Given how much the pleading of interest groups still befogs most people’s understanding of the logic of free trade by dressing up the special favors of protectionism as something else, Henry George’s analogies merit attention as much now as when he wrote.
Trade, Protection and War
“It is not from foreigners that protection preserves and defends us; it is from ourselves. Trade is not invasion. It does not involve aggression on one side and resistance on the other, but mutual consent and gratification . . . what was done was not to force the people to trade, but to force their governments to let them.”
“Civilized nations, however, do not use their armies and fleets to open one another’s ports to trade. What they use their armies and fleets for, is, when they quarrel, to close one another’s ports. . . . Trade does not require force. Free trade consists simply in letting people buy and sell as they want to buy and sell. It is protection that requires force, for it consists in preventing people from doing what they want to do. Protective tariffs are as much applications of force as are blockading squadrons, and their object is the same—to prevent trade. The difference between the two is that blockading squadrons are a means whereby nations seek to prevent their enemies from trading; protective tariffs are a means whereby nations attempt to prevent their own people from trading. What protection teaches us is to do to ourselves in time of peace what enemies seek to do to us in time of war.”
“Can there be any greater misuse of language than to apply to commerce terms suggesting strife, and to talk of one nation invading, deluging, overwhelming or inundating another with goods? Goods! What are they but good things—things we are all glad to get? Is it not preposterous to talk of one nation forcing its good things upon another nation? Who individually would wish to be preserved from such invasion? Who would object . . . who would take it kindly if any one should assume to protect him by driving off those who wanted to bring him such things?”
“When in the common use of the word we speak of individuals or communities protecting themselves, there is always implied the existence of some external enemy or danger, such as . . . robbers or invaders; something disposed to do what the protected object to. . . . What [systems of restriction] defend a people against is not external enemies or dangers, but what that people themselves want to do.“
Trade and the Social Body
“as civilization progresses and social relations grow more complex. That power of the whole which is lodged in governments is limited in its field of consciousness and action much as the conscious will of the individual is limited. . . . There is, beyond national direction and below national consciousness, a life and relation of parts and a performance of functions which are to the social body what the vital processes are to the physical body.”
“What would happen to the individual if all the functions of the body were placed under the control of the consciousness . . . is what would happen to a nation in which all individual activities were directed by government.”

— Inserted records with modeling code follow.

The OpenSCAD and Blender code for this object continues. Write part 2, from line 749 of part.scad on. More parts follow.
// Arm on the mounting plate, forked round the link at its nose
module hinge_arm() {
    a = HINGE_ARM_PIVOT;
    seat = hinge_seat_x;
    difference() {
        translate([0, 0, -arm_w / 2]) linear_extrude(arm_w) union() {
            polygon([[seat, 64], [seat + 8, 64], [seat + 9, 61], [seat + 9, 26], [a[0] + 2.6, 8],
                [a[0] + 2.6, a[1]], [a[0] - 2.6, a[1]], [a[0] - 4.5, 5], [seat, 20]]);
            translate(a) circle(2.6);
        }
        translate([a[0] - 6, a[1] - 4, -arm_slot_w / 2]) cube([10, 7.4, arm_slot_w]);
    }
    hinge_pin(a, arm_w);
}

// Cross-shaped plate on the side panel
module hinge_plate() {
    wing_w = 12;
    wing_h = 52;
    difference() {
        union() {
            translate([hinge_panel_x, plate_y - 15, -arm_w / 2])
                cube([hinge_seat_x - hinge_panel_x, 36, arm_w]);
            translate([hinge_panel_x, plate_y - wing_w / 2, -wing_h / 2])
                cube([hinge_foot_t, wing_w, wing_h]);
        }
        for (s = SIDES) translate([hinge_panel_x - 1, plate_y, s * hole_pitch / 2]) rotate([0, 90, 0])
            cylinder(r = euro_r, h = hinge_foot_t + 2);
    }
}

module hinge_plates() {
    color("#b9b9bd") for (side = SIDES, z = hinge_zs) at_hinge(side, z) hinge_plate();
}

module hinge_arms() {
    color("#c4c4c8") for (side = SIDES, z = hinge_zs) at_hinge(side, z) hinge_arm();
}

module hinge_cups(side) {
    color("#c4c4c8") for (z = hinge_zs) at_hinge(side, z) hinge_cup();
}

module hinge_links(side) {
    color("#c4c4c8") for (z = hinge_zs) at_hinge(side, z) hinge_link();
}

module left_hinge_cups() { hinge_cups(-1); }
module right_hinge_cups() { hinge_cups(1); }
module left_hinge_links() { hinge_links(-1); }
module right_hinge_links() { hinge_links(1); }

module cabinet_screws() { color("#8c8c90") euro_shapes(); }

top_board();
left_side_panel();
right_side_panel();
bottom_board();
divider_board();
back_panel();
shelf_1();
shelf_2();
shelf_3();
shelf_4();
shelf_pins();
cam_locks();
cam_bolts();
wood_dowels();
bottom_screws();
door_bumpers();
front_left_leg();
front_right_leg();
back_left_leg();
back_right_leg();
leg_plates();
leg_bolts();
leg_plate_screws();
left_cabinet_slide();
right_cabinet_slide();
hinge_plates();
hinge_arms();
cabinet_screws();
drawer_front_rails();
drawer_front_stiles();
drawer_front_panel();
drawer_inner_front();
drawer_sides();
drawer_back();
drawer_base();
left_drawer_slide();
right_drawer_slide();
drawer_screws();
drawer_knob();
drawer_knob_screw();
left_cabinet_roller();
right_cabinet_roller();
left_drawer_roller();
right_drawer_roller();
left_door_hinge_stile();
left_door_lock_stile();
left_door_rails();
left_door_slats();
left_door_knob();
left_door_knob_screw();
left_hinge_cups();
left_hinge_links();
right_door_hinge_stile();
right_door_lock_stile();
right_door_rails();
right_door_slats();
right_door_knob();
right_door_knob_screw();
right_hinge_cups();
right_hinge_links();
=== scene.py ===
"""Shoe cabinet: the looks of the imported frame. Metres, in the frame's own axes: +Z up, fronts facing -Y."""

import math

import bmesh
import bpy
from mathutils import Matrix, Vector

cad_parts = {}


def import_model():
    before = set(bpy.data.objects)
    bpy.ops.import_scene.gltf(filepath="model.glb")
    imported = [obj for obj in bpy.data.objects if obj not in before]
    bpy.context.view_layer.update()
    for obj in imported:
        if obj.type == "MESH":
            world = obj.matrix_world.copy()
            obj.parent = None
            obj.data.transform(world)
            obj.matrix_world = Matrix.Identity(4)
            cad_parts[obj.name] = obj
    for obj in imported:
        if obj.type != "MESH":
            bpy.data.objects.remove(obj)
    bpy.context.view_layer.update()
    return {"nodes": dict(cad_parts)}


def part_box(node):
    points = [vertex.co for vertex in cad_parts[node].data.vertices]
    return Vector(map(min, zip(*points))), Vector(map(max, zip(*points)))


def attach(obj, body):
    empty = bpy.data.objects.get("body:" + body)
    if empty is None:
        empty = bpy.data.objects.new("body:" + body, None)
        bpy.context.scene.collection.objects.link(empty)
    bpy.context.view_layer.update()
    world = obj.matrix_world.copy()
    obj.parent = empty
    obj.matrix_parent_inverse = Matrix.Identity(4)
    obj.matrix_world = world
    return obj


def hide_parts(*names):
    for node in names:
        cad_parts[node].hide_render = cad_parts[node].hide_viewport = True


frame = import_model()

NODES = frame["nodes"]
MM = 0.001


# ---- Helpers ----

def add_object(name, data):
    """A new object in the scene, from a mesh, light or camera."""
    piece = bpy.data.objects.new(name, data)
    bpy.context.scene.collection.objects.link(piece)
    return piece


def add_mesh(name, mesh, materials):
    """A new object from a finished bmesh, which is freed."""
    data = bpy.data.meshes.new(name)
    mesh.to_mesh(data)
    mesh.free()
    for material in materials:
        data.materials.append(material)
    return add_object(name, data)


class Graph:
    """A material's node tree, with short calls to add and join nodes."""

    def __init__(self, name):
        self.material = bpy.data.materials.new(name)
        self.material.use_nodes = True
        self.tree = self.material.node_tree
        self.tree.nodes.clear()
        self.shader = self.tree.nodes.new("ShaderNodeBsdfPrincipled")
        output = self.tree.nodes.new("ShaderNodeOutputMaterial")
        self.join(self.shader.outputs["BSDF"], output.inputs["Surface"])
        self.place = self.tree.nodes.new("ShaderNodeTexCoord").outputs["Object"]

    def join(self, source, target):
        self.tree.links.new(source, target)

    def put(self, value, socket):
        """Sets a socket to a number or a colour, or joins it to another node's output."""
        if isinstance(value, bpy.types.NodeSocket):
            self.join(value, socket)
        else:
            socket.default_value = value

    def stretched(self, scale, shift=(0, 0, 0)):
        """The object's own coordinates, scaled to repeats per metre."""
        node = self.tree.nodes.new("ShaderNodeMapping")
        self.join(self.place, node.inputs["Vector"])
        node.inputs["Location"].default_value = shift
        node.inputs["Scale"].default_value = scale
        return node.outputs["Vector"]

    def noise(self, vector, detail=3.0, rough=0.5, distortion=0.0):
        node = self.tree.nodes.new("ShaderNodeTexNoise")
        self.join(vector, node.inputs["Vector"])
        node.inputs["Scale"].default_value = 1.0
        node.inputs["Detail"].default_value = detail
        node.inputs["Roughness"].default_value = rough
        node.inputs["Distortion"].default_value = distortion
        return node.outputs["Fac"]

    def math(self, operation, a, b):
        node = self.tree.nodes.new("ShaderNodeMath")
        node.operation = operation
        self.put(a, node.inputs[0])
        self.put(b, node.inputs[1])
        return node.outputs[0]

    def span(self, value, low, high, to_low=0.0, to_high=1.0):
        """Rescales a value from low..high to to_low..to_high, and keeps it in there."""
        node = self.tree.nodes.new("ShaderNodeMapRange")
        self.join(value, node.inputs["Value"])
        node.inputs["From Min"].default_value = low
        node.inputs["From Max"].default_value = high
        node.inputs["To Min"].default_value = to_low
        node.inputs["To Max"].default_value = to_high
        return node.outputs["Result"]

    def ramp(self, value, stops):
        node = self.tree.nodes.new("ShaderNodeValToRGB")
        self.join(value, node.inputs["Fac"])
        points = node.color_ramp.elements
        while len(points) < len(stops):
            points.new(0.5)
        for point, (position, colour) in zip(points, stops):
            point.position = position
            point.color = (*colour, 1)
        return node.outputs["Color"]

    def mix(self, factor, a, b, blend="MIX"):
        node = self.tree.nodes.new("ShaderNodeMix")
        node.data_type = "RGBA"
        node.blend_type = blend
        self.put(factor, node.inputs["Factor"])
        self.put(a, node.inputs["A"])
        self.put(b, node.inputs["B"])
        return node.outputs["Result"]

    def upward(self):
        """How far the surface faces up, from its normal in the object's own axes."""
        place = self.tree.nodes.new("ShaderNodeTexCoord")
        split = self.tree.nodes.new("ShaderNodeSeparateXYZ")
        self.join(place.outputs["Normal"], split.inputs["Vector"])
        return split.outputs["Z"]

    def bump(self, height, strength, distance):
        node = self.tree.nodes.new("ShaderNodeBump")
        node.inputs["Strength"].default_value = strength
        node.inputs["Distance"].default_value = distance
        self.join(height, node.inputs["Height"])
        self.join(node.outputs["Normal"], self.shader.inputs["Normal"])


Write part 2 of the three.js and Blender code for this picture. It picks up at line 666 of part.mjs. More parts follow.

“though a people collectively may institute a tariff to prevent trade, their individual wants and desires will still force them to try to trade, just as when a man ties a ligature round his arm, his blood will still try to circulate. For the effort of each to satisfy his desires with the least exertion, which is the motive of trade, is as instinctive and persistent as are the instigations which the vital organs of the body obey. It is not the importer and the exporter who are the cause of trade, but the daily and hourly demands of those . . . to whom trade carries that which they demand, just as the blood carries to each fiber of the body that for which it calls.”
“It is as natural for men to trade as it is for blood to circulate . . . finding in trade the possibility of social advance.”
“Thus the restrictions which protectionism urges us to impose upon ourselves are about as well calculated to promote national prosperity as ligatures, that would impede the circulation of the blood, would be to promote bodily health and comfort.”
“what any country ought to obtain in this way or in that cannot be settled by any Congress or Parliament. It can safely be left only to those sure instincts which are to society what the vital instincts are to the body, and which always impel men to take the easiest way open to them to reach their ends.”
“To assert that the way for men to become healthy and strong is for them to force into their stomachs what nature tries to reject, to regulate the play of their lungs by bandages, or to control the circulation of their blood by ligatures, would be not a whit more absurd than to assert that the way for nations to become rich is for them to restrict the natural tendency to trade.”
In Protection or Free Trade?, Henry George used analogies to war and the human body to show that protectionism is “prevention by a people not of what others want to do to them, but of what they themselves want to do.” By using such analogies, he was able to communicate the case for free trade in a way anyone who cared to could understand. Unfortunately, the misunderstandings he addressed, reinforced by those who benefit from them, have not been eradicated. They must be re-fought over and over. But there are few better places to start than his summary of such government “protection”:
“Protection [is] to preserve ourselves from and protect ourselves against something which offends no moral law; something to which we are instinctively impelled; something without which we could never have emerged from barbarism, and something which physical nature and social laws alike prove to be in conformity with the creative intent.”